I’ve struggled this week with a few other things as well. Being on my own here and actually having free time for the first time since I’ve been here, I’ve had a lot more time to think about what/who I’m missing at home. I’ve been a little overwhelmed by it. I keep trying to remind myself that two years really does go by quickly. But sometimes two years feels like an eternity, particularly when there is someone at home with whom you’d like to be spending your time. And last, I had an experience the other night that really showed me how helpless I am here. Around midnight I heard a puppy crying outside of my window. I won’t go into the details of what was wrong, but I will say he was suffering.
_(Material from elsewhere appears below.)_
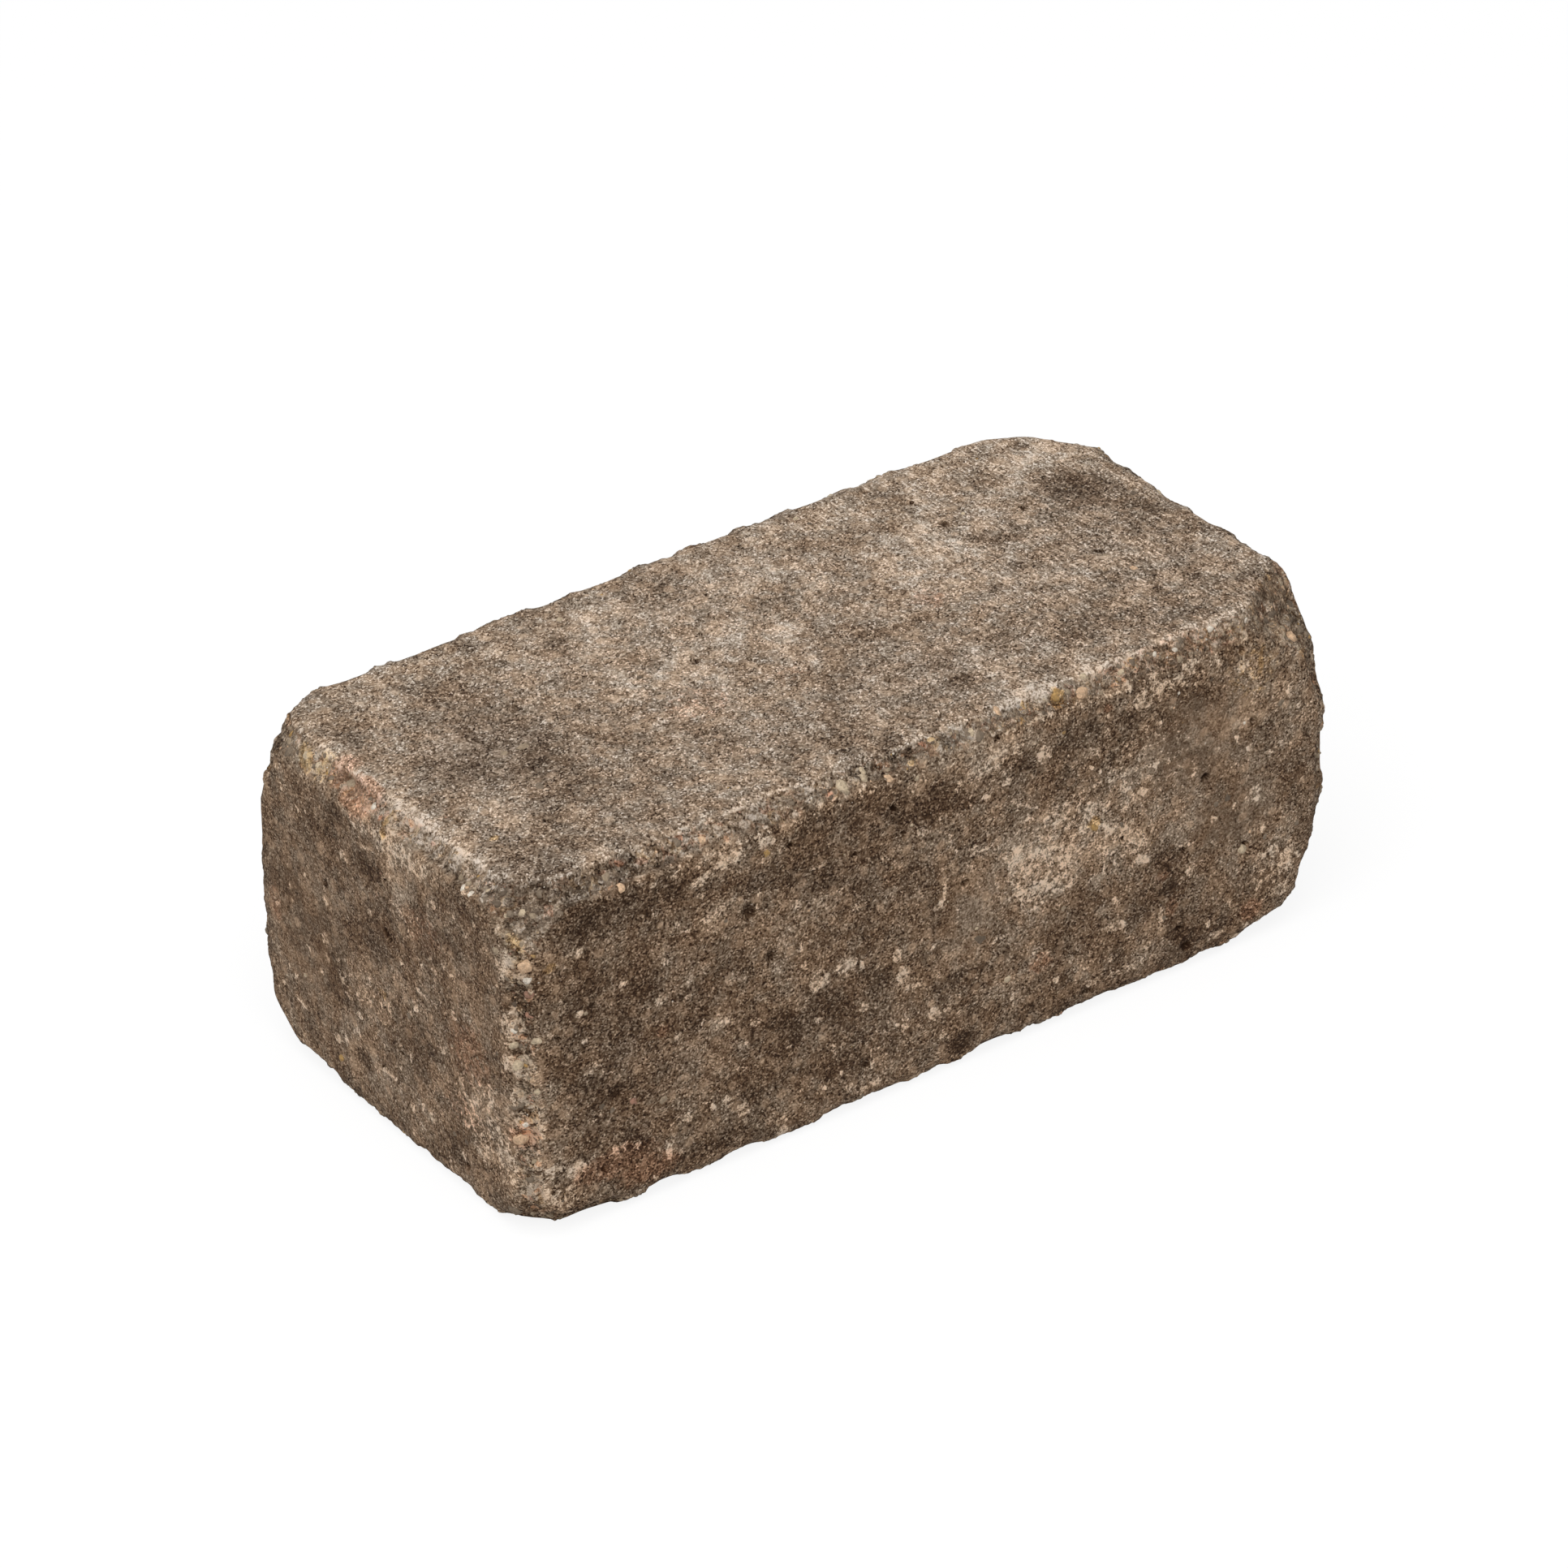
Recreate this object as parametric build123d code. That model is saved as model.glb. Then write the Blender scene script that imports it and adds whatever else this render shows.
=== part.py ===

And no one helped. I wanted to help, I tried to do the only thing I knew to do to help, but there wasn’t anything I could do (at least that I was capable of). And that’s just one of the realities of living here. In the states, I would have known who to call and what to do. Here there is no one to call. And no one cares. In a country where many people are hungry (particularly in the winter), the fate of animals doesn’t really rank high on the list of priorities. And that’s very difficult for me. It has stayed with me all week. And I’m not sure when it will go away. It’s difficult to suddenly be helpless when you are accustomed to being capable.